Not worrying about data quality is just part of the not having to worry about master data and reference data challenge.  Google and Yahoo don't do any master data work or reference data work, they can't as their data sets are external.  This means they don't have to set up governance boards or operational process changes to take control of data, they don't need to get multiple stakeholders to agree on definitions and no regulator will call them to account if a search result isn't quite right.

So the first reason they have it easy is that they don't need to get people to agree.

The next reason is something that Google and Yahoo do know something about and that is performance, but here I'm not talking about search results I'm talking about transactions, the need to have a confirmed result.  Boring old things like atomic transactions and importantly the need to get back in a fast time.  Now clearly Google and Yahoo can do the speed part, but they have a wonderful advantage of not having to worry about the whole transactions stuff, sure they do email at a great scale and they can custom develop applications to within an inch of their life...  but that isn't the same as getting Siebel, SAP and old Baan system and three different SOA and EAI technologies working together.  Again there is the governance challenge and there is the 'not invented here' challenge that you can't ignore.  If SAP doesn't work the way you want... well you could waste time customising it but you are better off working to what SAP does instead.

The final reason that Google and Yahoo have it easy is talent and support.  Hadoop is great, but as I've said before companies have a Hadoop Hump problem and this is completely different to the talent engines at Google and Yahoo.  Both pride themselves on the talent they hire and that is great, but they also pay top whack and have interesting work to keep people engaged.  Enterprises just don't have that luxury, or more simply they just don't have the value to hire stellar developers and then also have those stellar developers work in support.  When you are continually tuning and improving apps like Google that makes sense, when you tend to deliver into production and hand over to a support team it makes much less sense.

So there are certainly things that enterprises can learn from Google and Yahoo but it isn't true to say that all enterprises will go that way, enterprises have different challenges and some of them are arguably significantly harder than system performance as they impact culture.  So Hadoop is great, its a good tool but just because Google and Yahoo use it doesn't mean enterprises will adopt it in the same way or indeed that the model taken with Google and Yahoo is appropriate.  We've already seen NoSQL become more SQL in the Hadoop world and we'll continue to see more and more shifts away from the 'pure' Hadoop Map Reduce vision as Enterprises leverage the economies of scale but do so to solve a different set of challenges and crucially a different culture and value network.

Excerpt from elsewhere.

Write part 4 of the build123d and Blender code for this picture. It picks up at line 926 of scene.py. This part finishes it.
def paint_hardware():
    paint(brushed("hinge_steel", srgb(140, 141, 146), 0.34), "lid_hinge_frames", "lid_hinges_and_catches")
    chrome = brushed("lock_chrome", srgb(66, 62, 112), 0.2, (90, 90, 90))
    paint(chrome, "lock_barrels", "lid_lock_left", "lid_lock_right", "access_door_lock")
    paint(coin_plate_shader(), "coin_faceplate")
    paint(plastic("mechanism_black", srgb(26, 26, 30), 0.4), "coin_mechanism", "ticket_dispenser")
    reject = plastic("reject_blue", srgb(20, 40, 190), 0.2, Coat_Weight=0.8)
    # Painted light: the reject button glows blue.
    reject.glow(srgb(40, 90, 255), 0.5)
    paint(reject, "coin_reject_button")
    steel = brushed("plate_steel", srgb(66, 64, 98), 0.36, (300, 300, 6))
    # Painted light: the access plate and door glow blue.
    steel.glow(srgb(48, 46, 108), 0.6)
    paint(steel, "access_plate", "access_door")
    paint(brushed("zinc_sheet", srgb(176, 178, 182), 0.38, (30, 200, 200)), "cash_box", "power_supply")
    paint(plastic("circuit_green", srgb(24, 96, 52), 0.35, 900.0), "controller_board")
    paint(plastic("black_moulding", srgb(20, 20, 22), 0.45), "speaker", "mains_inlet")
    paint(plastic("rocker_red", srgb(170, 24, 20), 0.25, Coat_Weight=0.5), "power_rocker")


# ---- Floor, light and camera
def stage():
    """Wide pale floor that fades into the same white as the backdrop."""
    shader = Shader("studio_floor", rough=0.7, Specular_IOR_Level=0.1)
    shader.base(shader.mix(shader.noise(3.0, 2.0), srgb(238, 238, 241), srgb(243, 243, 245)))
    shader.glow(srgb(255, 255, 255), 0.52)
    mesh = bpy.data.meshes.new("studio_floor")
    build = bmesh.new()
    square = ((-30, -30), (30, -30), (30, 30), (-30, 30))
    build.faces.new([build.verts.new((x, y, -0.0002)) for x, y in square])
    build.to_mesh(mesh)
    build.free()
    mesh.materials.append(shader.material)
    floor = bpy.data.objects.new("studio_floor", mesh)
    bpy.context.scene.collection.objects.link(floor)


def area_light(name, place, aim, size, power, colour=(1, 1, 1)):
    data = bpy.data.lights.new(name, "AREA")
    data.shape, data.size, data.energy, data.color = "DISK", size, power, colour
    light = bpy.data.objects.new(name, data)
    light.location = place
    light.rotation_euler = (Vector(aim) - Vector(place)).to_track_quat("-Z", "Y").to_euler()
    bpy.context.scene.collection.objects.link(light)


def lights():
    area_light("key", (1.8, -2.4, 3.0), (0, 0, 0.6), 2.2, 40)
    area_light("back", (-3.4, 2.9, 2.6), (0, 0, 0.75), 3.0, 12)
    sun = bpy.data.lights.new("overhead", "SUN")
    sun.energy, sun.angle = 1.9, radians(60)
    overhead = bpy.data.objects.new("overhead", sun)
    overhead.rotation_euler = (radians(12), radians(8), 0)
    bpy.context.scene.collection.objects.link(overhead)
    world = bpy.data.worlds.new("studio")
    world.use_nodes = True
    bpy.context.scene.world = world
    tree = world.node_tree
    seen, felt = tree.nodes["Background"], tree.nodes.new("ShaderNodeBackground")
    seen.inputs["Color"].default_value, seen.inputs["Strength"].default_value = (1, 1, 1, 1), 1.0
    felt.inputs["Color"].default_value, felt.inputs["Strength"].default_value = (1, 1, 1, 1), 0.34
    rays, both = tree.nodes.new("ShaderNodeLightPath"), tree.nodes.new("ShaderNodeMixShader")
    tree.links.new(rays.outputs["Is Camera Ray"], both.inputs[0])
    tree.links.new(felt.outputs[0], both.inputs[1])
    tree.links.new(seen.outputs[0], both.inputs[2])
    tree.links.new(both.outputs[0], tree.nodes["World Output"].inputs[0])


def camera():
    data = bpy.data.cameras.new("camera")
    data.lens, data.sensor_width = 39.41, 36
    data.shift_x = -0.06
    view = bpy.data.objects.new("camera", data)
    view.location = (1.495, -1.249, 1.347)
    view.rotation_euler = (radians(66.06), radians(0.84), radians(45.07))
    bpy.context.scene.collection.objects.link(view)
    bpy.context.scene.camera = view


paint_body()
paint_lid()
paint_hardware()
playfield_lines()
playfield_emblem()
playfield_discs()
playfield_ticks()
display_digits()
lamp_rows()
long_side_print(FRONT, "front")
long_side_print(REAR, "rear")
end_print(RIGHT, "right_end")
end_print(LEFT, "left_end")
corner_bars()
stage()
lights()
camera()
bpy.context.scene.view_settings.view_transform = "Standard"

Google and Yahoo are green field companies, built from the ground up by IT folks.  They have it easy in comparison to the folks trying to marshall 20 business divisions each with their own sales and manufacturing folks and 40 ERPs and 100+ other systems badly connected around the world.



1 comment:

Unknown said...

Sorry, late to read this, but, couldn't agree more. Specifically around the "transaction" part of this. If you do a search on google they tell you they found "about 100,000 results". Let me know if you know of any sales folks that would be okay if I processed "most" of the commission dollars they were due.